Review of Eyes Wide Open

8/10
Fine film, but I wish it conveyed more about the issues behind the story
19 January 2015
Warning: Spoilers
There are many fine reviews here on IMDb of Eyes Wide Open. I would like to add my viewpoint regarding the film.

I recognised the neighbourhood where "Eyes Wide Open" takes place. When I was a teenager my parents sent me to Israel to study with a program for high school students.While we studied we traveled around the country. One weekend we were taken to Jerusualem to see Mea Shearim, the Hasidic neighbourhood. The other girls and I were told to make sure we looked modestly dressed. We saw graffiti on the walls like the posters in the movie that denounce sinners (the graffiti, the teachers told us, criticised a man for not giving a get, a consent to his wife for a divorce).

During the scenes showing Aaron with his wife in their bedroom I remembered how I joked with my friends in Israel about how the ultra religious Jews make love through a sheet with a hole in it. Aaron and his wife act like some of the negative stereotypes we heard about: embarrassed about sex but having it to fulfil the commandment to be fruitful and multiply. There's no indication of how long they have been married, but they have four small children . The wife at first invites sex by telling Aaron she's been to the milkveh- in other words, she's ritually clean and it's okay for Aaron to touch her. She has lovely blonde hair but she has to wear a wig in public, or a wrap over her hair, so she shouldn't be a temptation to men. The young woman who runs the shop opposite from Aaron's butcher store has to obey her father and get engaged to his choice for her - I winced when the plate was dropped at her engagement party, signalling that the commitment was made, and there was no going back on it, like the plate now broken which couldn't be put back together. There's more than one person in this film who's shattered.

Aaron's wife is saintly. She's kind and patient with him, preparing dinner for him, keeping it warm it for him when he finally turns up late at night. She knows what's going on and where he's been, and sits waiting for him, reading her prayer book.

I was fascinated by how people can live a life committed to God and their beliefs. I realised I couldn't live a pious life. Following all the rules- having to consider every decision about how I acted, down to what I ate and what I wore - would make me feel suffocated. And as a woman, I wouldn't be able to fully participate in what drew me to orthodoxy and Hasidim: my religious life would be in the home, centred on making the household and the food kosher and raising and teaching children the laws of Jewish life. I couldn't sit with the rabbi and join the study group. Note that at her party the young woman is standing apart from her fiancé and the other men. The women are separated from the men by a barrier. They are kept in their own domain, even if, like the young woman, they're running their family's business. Notice that no one comes to her to discuss her behaviour and her choices- they visit her boyfriend and threaten to beat him up if he doesn't leave her alone. Only Aaron dares to ask how he feels about her, if he loves her, if his intentions are honourable. It's unthinkable that the girl and the man she favours could marry against her father's wishes. Their ultimate threat is beating him in front of his mother. His mother acts like she doesn't know what's happening, perhaps she has dementia.

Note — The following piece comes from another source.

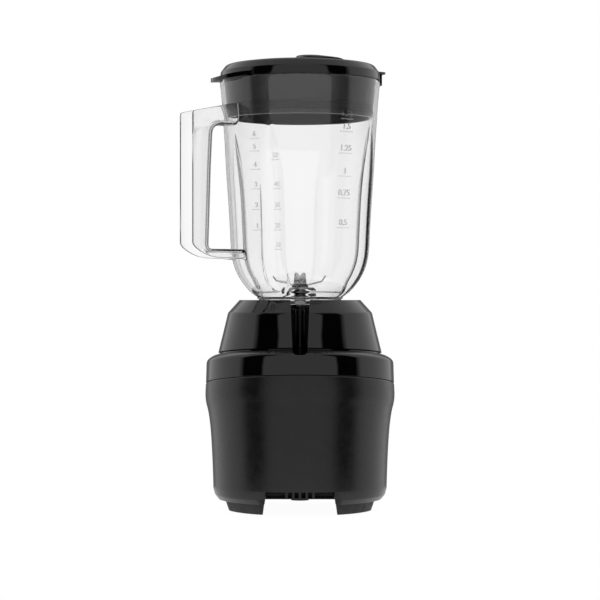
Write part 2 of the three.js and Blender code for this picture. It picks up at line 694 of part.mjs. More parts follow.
function makeCapNut() {
  const hexagon = arc(0, 0, 5, 0, 300, 5);
  const dome = toSolid(turned([[0, 202], [6, 202], [5, 205.4], [2.6, 207], [0, 207.4]], SEGMENTS.small));
  return prism(hexagon, 202.6, 208).intersect(dome).subtract(disc(2.9, 200, 203.8, SEGMENTS.small));
}

// ---- Lid ---------------------------------------------------------------------------------------------

// The filler opening in the lid's own frame, whose +X is the handle.
function fillerCentre() {
  return [FILLER_X * Math.cos(JUG_TURN), -FILLER_X * Math.sin(JUG_TURN)];
}

function makeLid() {
  const seat = JUG_RIM + GAP;
  const outside = [
    [LID_SKIRT_RADIUS - WALL, LID_SKIRT_LOW],
    [LID_SKIRT_RADIUS, LID_SKIRT_LOW],
    [LID_SKIRT_RADIUS, SEAL_GROOVE[0]],
    [LID_SKIRT_RADIUS - 1.6, SEAL_GROOVE[0]],
    [LID_SKIRT_RADIUS - 1.6, SEAL_GROOVE[1]],
    [LID_SKIRT_RADIUS + 0.6, SEAL_GROOVE[1]],
    [LID_SKIRT_TOP_RADIUS, seat],
    [LID_RIM_RADIUS - 0.4, seat],
    [LID_RIM_RADIUS, seat + 2],
    [LID_RIM_RADIUS - 0.8, 392.6],
    ...arc(62.4, 391, 8.2, 20, 78, 3),
    [40, 400.4],
    [0, LID_TOP],
  ];
  const inside = [
    [0, LID_TOP - WALL],
    [40, 397.6],
    [LID_SKIRT_TOP_RADIUS - WALL - 4, 396.4],
    [LID_SKIRT_TOP_RADIUS - WALL, 391],
    [LID_SKIRT_TOP_RADIUS - WALL, seat],
  ];
  const shell = toSolid(turned([...outside, ...inside], SEGMENTS.shell));
  const tabOutline = [[66, -13], [80, -10], [84, -4], [84, 4], [80, 10], [66, 13]];
  const liftTab = prism(tabOutline, seat + GAP, seat + 3.1);
  const spoutTab = prism([[-68, 14], [-81, 9], [-81.6, 0], [-81, -9], [-68, -14]], 393.4, 395.2);
  const hook = prism([[-75.4, 6], [-78.2, 6], [-78.2, -6], [-75.4, -6]], 383, 394);
  const chimney = tube(FILLER_RADIUS + 2, FILLER_RADIUS - 0.5, seat + 1.7, LID_TOP + 2.4);
  const opening = disc(FILLER_RADIUS - 0.5, seat, FILLER_TOP);
  const place = (solid) => solid.translate([...fillerCentre(), 0]);
  return union(shell, liftTab, spoutTab, hook, place(chimney)).subtract(place(opening));
}

// Seal in the groove of the skirt, with two lips towards the jug.
function makeLidSeal() {
  const [low, high] = [SEAL_GROOVE[0] + 0.6, SEAL_GROOVE[1] - 0.6];
  const [inner, waist, lip] = [LID_SKIRT_RADIUS - 1.2, LID_SKIRT_RADIUS - 0.2, LID_SKIRT_RADIUS + 0.3];
  const profile = [
    [inner, low],
    [waist, low],
    [lip, low + 1.1],
    [waist, low + 2.7],
    [waist, high - 2.7],
    [lip, high - 1.1],
    [waist, high],
    [inner, high],
  ];
  return toSolid(turned(profile, SEGMENTS.shell));
}

function makeFillerCap() {
  const brim = FILLER_RADIUS + 1.6;
  const plug = FILLER_RADIUS - 0.5 - GAP;
  const seat = LID_TOP + 2.7;
  const profile = [
    [plug - 2, 380],
    [plug, 380],
    [plug, seat],
    [brim, seat],
    [brim, seat + 1.1],
    [brim - 4, seat + 3.1],
    [0, FILLER_TOP],
    [0, FILLER_TOP - 2.6],
    [plug - 2, seat + 0.5],
  ];
  return toSolid(turned(profile));
}

// ---- Knob and electrics ------------------------------------------------------------------------------

function makeKnob() {
  const profile = [[0, 1], [KNOB_RADIUS, 1], [KNOB_RADIUS, 9], [KNOB_RADIUS - 2, 13], [0, 13]];
  const grip = block([-3.2, 3.2], [-KNOB_RADIUS + 1.5, KNOB_RADIUS - 1.5], [12, 18]);
  const pocket = disc(3.4, 0, 8, SEGMENTS.small);
  return alongY(union(toSolid(turned(profile)), grip).subtract(pocket), 0, KNOB_FACE, KNOB_HEIGHT);
}

function makeKnobSpindle() {
  return alongY(disc(3, 0, 24, SEGMENTS.small), 0, 66, KNOB_HEIGHT);
}

function makeDial() {
  return alongY(tube(24, 5, GAP, GAP + 0.6, SEGMENTS.shell), 0, KNOB_FACE, KNOB_HEIGHT);
}

function makeSwitchBody() {
  return block([-15, 15], [44, 70], [KNOB_HEIGHT - 13, KNOB_HEIGHT + 13])
    .subtract(alongY(disc(3.4, 0, 10, SEGMENTS.small), 0, 65, KNOB_HEIGHT));
}

// ---- Assembly ----------------------------------------------------------------------------------------

const base = new THREE.Group();
addPiece(base, 'base_housing', 'satin_black', makeHousing());
addPiece(base, 'glossy_band', 'gloss_black', makeBand());
addPiece(base, 'jug_collar', 'gloss_black', makeCollar());
addPiece(base, 'jug_seat_ring', 'rubber', makeSeatRing());
addPiece(base, 'bottom_cover', 'satin_black', makeBottomCover());
addPiece(base, 'cord_gland', 'rubber', makeGland());

const footAngles = { back_left: 218, back_right: 322, front_right: 38, front_left: 142 };
for (const [name, angle] of Object.entries(footAngles)) {
  addPiece(base, `foot_${name}`, 'rubber', makeFoot(angle));
}
SCREW_ANGLES.forEach((angle, index) => {
  addPiece(base, `base_screw_${index + 1}`, 'steel', makeScrew(angle));
});

const motor = new THREE.Group();
addPiece(motor, 'motor_stator', 'laminations', makeStator());
addPiece(motor, 'field_coil_left', 'copper', makeCoil(-1));
addPiece(motor, 'field_coil_right', 'copper', makeCoil(1));
const upperLegs = [STACK[1] + GAP, UPPER_BRACKET_LOW + 1];
const lowerLegs = [LOWER_BRACKET_LOW + 1, STACK[0] - GAP];
addPiece(motor, 'upper_bracket', 'aluminium', makeBracket(UPPER_BRACKET_LOW, 11, ...upperLegs));
addPiece(motor, 'lower_bracket', 'aluminium', makeBracket(LOWER_BRACKET_LOW, 8, ...lowerLegs));
addPiece(motor, 'upper_bearing', 'steel', tube(11, SHAFT_RADIUS + GAP, 94, 101));
addPiece(motor, 'lower_bearing', 'steel', tube(8, SHAFT_RADIUS + GAP, 35, 41));
const mountAngles = { left: 180, right: 0, front: 90, back: -90 };
for (const [name, angle] of Object.entries(mountAngles)) {
  addPiece(motor, `motor_mount_${name}`, 'rubber', makeMotorMount(angle));
}
for (const [name, sign] of [['front', 1], ['back', -1]]) {
  addPiece(motor, `brush_holder_${name}`, 'nylon', makeBrushHolder(sign));
  addPiece(motor, `carbon_brush_${name}`, 'carbon', makeBrush(sign));
}
addPiece(motor, 'switch_body', 'nylon', makeSwitchBody());
addPiece(motor, 'speed_board', 'board', block([-68, -66.4], [-20, 20], [50, 84]));

const rotor = new THREE.Group();
addPiece(rotor, 'motor_shaft', 'steel', disc(SHAFT_RADIUS, FAN.low - 1, SHAFT_TOP));
addPiece(rotor, 'armature', 'laminations', makeArmature());
addPiece(rotor, 'commutator', 'copper', tube(12, SHAFT_RADIUS + GAP, 43.5, 55));
addPiece(rotor, 'cooling_fan', 'nylon', makeFan());
addPiece(rotor, 'drive_socket', 'satin_black', makeDriveSocket());

const knob = new THREE.Group();
addPiece(base, 'dial_plate', 'gloss_black', makeDial());
addPiece(knob, 'control_knob', 'gloss_black', makeKnob());
addPiece(knob, 'knob_spindle', 'nylon', makeKnobSpindle());

const jug = new THREE.Group();
jug.rotation.z = JUG_TURN;
addPiece(jug, 'jug_body', 'clear', makeJugBody());
addPiece(jug, 'jug_handle', 'clear', makeHandle());
addPiece(jug, 'bearing_housing', 'steel', makeBearingHousing());
const gasketHeight = [JUG_FLOOR + GAP, JUG_FLOOR + 1.3];
addPiece(jug, 'bearing_gasket', 'rubber', tube(FLANGE_RADIUS, SLEEVE_RADIUS + GAP, ...gasketHeight));
addPiece(jug, 'bearing_nut', 'steel', makeBearingNut());
const bushHeight = [JUG_BOTTOM - 3.7, BLADE_HUB_HEIGHT - 1.4];
addPiece(jug, 'shaft_bush', 'brass', tube(BUSH_RADIUS, BLADE_SHAFT_RADIUS + GAP, ...bushHeight));

const blades = new THREE.Group();
const low = BLADE_HUB_HEIGHT;
const risingArm = [[0, low + 2.8], [8, low + 2.8], [18, low + 5.6], [24, low + 10.6]];
const steepArm = [[0, low + 1.2], [6, low + 1.2], [9, low + 3.4], [12, low + 13.6]];
const fallingArm = [[0, low - 0.6], [11, low - 0.6], [17.5, low - 4]];
addPiece(blades, 'blade_shaft', 'steel', makeBladeShaft());
addPiece(blades, 'lower_blade', 'blade_steel', makeBlade(fallingArm, 11, 2).rotate([0, 0, 40]));
addPiece(blades, 'middle_blade', 'blade_steel', makeBlade(steepArm, 14, 3.4).rotate([0, 0, 90]));
addPiece(blades, 'upper_blade', 'blade_steel', makeBlade(risingArm, 11, -2));
addPiece(blades, 'blade_nut', 'steel', makeCapNut());

const lid = new THREE.Group();
lid.rotation.z = JUG_TURN;
addPiece(lid, 'lid', 'gloss_black', makeLid());
addPiece(lid, 'lid_seal', 'rubber', makeLidSeal());

const cap = new THREE.Group();
cap.position.x = FILLER_X;
addPiece(cap, 'filler_cap', 'gloss_black', makeFillerCap());

const blender = new THREE.Group();
blender.position.z = -UNDERSIDE_HEIGHT;
blender.add(base, motor, rotor, knob, jug, blades, lid, cap);

export default blender;
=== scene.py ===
"""Looks of a countertop blender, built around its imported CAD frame.

Blender units are metres. Sizes below are millimetres, and heights are measured from the counter, which is
the lowest level of the CAD frame. The spindle axis is x = y = 0, -Y is the back of the base (the side with
the drain slot) and the knob is on +Y.
"""

import json
import math

import bmesh
import bpy
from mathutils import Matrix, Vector


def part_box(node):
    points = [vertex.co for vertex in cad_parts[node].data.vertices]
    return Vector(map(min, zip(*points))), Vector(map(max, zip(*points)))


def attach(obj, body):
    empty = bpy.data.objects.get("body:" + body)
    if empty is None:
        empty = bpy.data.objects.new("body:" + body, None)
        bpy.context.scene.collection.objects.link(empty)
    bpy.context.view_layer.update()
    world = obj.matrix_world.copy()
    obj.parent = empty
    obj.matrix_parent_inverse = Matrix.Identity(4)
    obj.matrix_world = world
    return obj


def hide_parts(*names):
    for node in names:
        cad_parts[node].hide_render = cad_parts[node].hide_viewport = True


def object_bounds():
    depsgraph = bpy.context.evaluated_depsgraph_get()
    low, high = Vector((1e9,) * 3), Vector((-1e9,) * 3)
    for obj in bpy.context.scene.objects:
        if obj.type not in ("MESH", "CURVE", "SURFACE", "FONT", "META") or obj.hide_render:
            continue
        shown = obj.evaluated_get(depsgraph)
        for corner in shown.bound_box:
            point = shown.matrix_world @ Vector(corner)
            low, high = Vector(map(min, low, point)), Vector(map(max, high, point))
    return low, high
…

Aaron's world is a male world, which makes it ironic that he's threatened with excommunication for daring to express sexuality - sexuality towards another other man.

I discovered during my university religion courses that the Torah and the Talmud aren't against the body. the stereotype of the sheet with a hole in it is one prejudiced against the ultra religious (note that Aaron's last name is Fleischman- meaning, "meat man". He's a butcher and a man of the flesh, the body) Men are commanded to make to love their wives, and to give them pleasure. But sexual passion is for husband and wife; sex outside of marriage is a sin for both partners.

I wish "Eyes Wide Open" conveyed more about the restrictions of the religious life and the issues behind the story. The ending of the film is heartbreaking. I also wish Aaron had the courage to grab Ezri and leave with him. But where would they go? There's no possibility for them to continue living as they want to.

I've heard over the years reports of tension between the religious communities and the liberal and secular groups in Israeli society; I remember a sermon by a rabbi in a progressive synagogue I attended about the past weeks' events in a Jerusalem neighbourhood: members of one Hassidic group had harassed people in for playing music in a restaurant on a Friday night, for violating the Sabbath by opening a business and using electronic devices. There are synagogues and Jewish groups in Israel and in the US that welcome gay people.

Yet, even if Aaron and Ezri decide to leave and find a community that accepts their relationship, they would have to live with the loss of everything they've ever known. Aaron would never be able to see his children again; his family would live in the shadow of the sins he's committed, including abandonment.

They visit the spring to purify themselves, like how Aaron's wife visits the mikveh to make herself pure after her period is over. It's sad that they can't stay in the wilderness where there is no one else and no judgment.